About the Golden Perspective Series:
Today I'm introducing a new series to CiG, the Golden Perspective Series! These monthly posts will feature a different woman, specifically highlighting their unique fashion choices and written voices. I can't wait to share these amazing, everyday ladies with you! Each of them has an incredible perspective to share, just as each of you do.
About the Author:
We're kicking off the series with the incredible sk! She's one of the best photographers I've ever met (check out the stuff on her blog!) and has a passion for capturing people's stories. She also has a gift for making the mundane sound beautiful, so be prepared for a gorgeous read!
I used to be very afraid that God was going to rip things away from me, like he didn’t have sympathy, like he wasn’t close, but the last few months have been a soft & steady reminder of his gentle hands and his willingness to climb right into the dirt with me. I think the moment came when I was driving for 13 hours down south, all along the winds of the east coast. I was alone and completely numb after struggling with crippling anxiety for an entire year. I had been crying out to God, asking him to end the suffering, yet clinging to my anger and bitterness at the pain and loss in my life. I saw, in a moment as the Spirit spoke, the holes in the wrists of Jesus, and the simple spoken words:
“See how tenderly I have dealt with you?”
And that knowledge, deeply rooted in something I cannot understand on my own, the place closest to his heart, the space of the deepest intimacy, is the only place of goodness for me. All that anger, all that bitterness at him was only keeping me from the one thing that could heal me: drawing close to him. And though I did not feel him, my faithful Father was working gently all along. It is promised that in Jesus, in this life, that if we thirst and long for more of him, we will receive it and surely be satisfied forever. That he will defend us and provide for us when we take our eyes off the pain and lack and fix our eyes on his perfect, all encompassing love that walks with us even in the darkness.
Friends, there is a God who sits on the porch with you and strokes the back of your hair while a single firefly is doused in the thick June air. He is not afraid of your tears or your twilight. It is okay to sit and cry and not to be okay, to lay your head in your lap and let it hurt real bad, let it ache deep down in the canyons you never knew were dug so many years ago. It is okay to be lonely, because Jesus isn’t a band-aid God. He didn’t roll his eyes at Mary when Lazarus died, and coldly remind her that in a few minutes Lazarus would probably show up. He wept for the loss in the second it happened, he wept in presentness of pain and felt the pangs of compassion for the aching in the now.
I am learning something new and holy and good - the greatest answer to tomorrow’s crippling fear is a God in the today, a God who zipped himself up into human skin,
who looks at us with eyes of oceans deep, who has holes in his wrists too hollow and loving to comprehend, and who pulls our head into his chest without a word.
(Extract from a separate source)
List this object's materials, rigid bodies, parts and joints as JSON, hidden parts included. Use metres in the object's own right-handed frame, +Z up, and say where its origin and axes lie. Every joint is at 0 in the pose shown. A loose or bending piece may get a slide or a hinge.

It is okay to grieve and to feel pain, he just asks us to do it with him. Let him guide us through it. Like a sure-footed, gripped hand ahead in the dead of night. Because ultimately every step we take with Him is drawing us deeper into his heart. My prayer is that God let me be like David, who “went in and sat before the Lord” like he was his oldest, closest friend. That he make me like Hezekiah, who wept and pressed his face to the wall, went into the presence of God until he was finally able to leave confidently proclaiming:
“Surely it was for my benefit
That I suffered such great anguish.”
If intimacy is the goal, if close to the Father’s heart is where I want to camp, then let even the pain, the loss, and the fear bring me to the empty tomb where I can lay my doubting fingers in the very holes pierced for me and see just how tenderly he has dealt with me.